◆ Exercise task
Gather all lines from the material that contain "bodies".

◆ Information provided
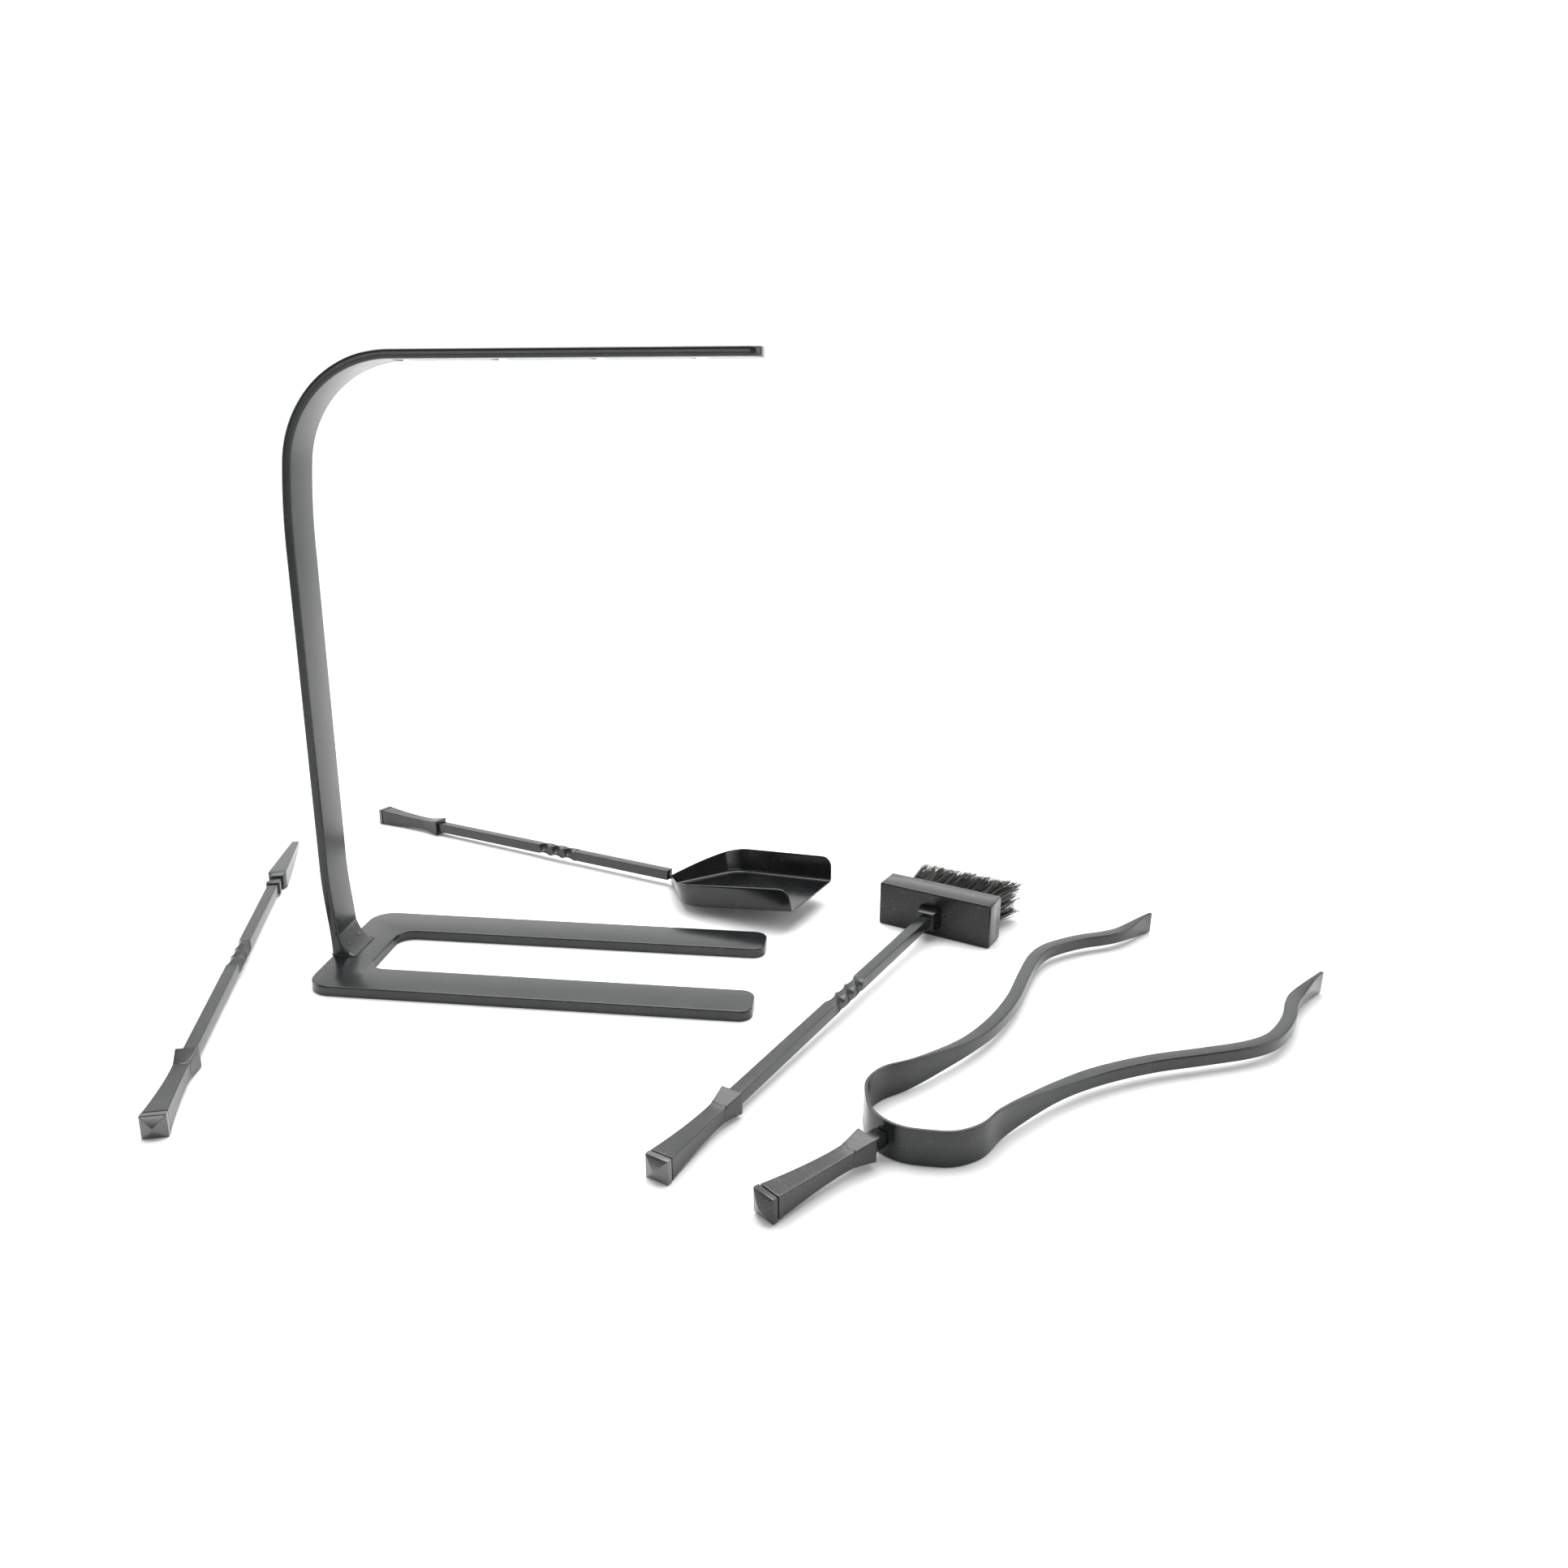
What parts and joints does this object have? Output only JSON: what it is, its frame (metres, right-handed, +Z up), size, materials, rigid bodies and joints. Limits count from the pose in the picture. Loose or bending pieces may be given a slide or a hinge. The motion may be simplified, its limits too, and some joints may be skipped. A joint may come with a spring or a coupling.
{
  "type": "fireplace tool set",
  "caption": "Black steel hearth set: a C-shaped stand on a forked base, with poker, shovel, brush and tongs that have square tapered grips and twisted shafts.",
  "frame": {"origin": "on the floor, at the middle of the back strip of the base plate that the upright stands on", "axes": "+X along the stand's arm and the base's legs, away from the upright; +Y towards the open mouths of the arm's slots; +Z up"},
  "size_m": [1.2748, 0.8584, 0.644],
  "materials": {
    "black_powder_coat": "satin black powder coat with a very fine texture",
    "dark_screw_steel": "dark zinc plate",
    "brush_block_wood": "bare beech, hidden inside the brush head",
    "black_bristle": "matte black fibre"
  },
  "bodies": {
    "stand": {"stand_bar": "black_powder_coat", "base_fork": "black_powder_coat", "foot_screw_near": "dark_screw_steel", "foot_screw_far": "dark_screw_steel"},
    "poker": {"poker_cap": "black_powder_coat", "poker_cap_stud": "dark_screw_steel", "poker_grip": "black_powder_coat", "poker_shaft": "black_powder_coat", "poker_ring": "black_powder_coat", "poker_tip": "black_powder_coat"},
    "shovel": {"shovel_cap": "black_powder_coat", "shovel_cap_stud": "dark_screw_steel", "shovel_grip": "black_powder_coat", "shovel_shaft": "black_powder_coat", "shovel_pan": "black_powder_coat"},
    "brush": {"brush_cap": "black_powder_coat", "brush_cap_stud": "dark_screw_steel", "brush_grip": "black_powder_coat", "brush_shaft": "black_powder_coat", "brush_ferrule": "black_powder_coat", "brush_head": "black_powder_coat", "brush_block": "brush_block_wood", "brush_bristles": "black_bristle"},
    "tongs": {"tongs_cap": "black_powder_coat", "tongs_cap_stud": "dark_screw_steel", "tongs_grip": "black_powder_coat", "tongs_neck": "black_powder_coat", "tongs_rivet": "black_powder_coat", "tongs_bow": "black_powder_coat"},
    "tongs_left": {"tongs_arm_left": "black_powder_coat"},
    "tongs_right": {"tongs_arm_right": "black_powder_coat"}
  },
  "joints": [
    {"name": "poker_lift", "type": "slide", "parent": "stand", "child": "poker", "axis": [0, 0, 1], "range_m": [0, 0.3]},
    {"name": "shovel_lift", "type": "slide", "parent": "stand", "child": "shovel", "axis": [0, 0, 1], "range_m": [0, 0.3]},
    {"name": "brush_lift", "type": "slide", "parent": "stand", "child": "brush", "axis": [0, 0, 1], "range_m": [0, 0.3]},
    {"name": "tongs_lift", "type": "slide", "parent": "stand", "child": "tongs", "axis": [0, 0, 1], "range_m": [0, 0.3]},
    {"name": "tongs_left_squeeze", "type": "hinge", "parent": "tongs", "child": "tongs_left", "pos_m": [0.56317, -0.24312, 0.01675], "axis": [-0.0048, -0.0051, -1], "range_deg": [-3, 10.2], "stiffness_Nm_per_rad": 9},
    {"name": "tongs_right_squeeze", "type": "hinge", "parent": "tongs", "child": "tongs_right", "pos_m": [0.63442, -0.31041, 0.01675], "axis": [0.0048, 0.0051, 1], "range_deg": [-3, 10.2], "stiffness_Nm_per_rad": 9}
  ],
  "couplings": [
    {"joint": "tongs_right_squeeze", "follows": "tongs_left_squeeze", "ratio": 1}
  ]
}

◆ Solved problem
What parts and joints does this object have? Output only JSON: what it is, its frame (metres, right-handed, +Z up), size, materials, rigid bodies and joints. Limits count from the pose in the picture. Loose or bending pieces may be given a slide or a hinge. The motion may be simplified, its limits too, and some joints may be skipped. A joint may come with a spring or a coupling.
  "bodies": {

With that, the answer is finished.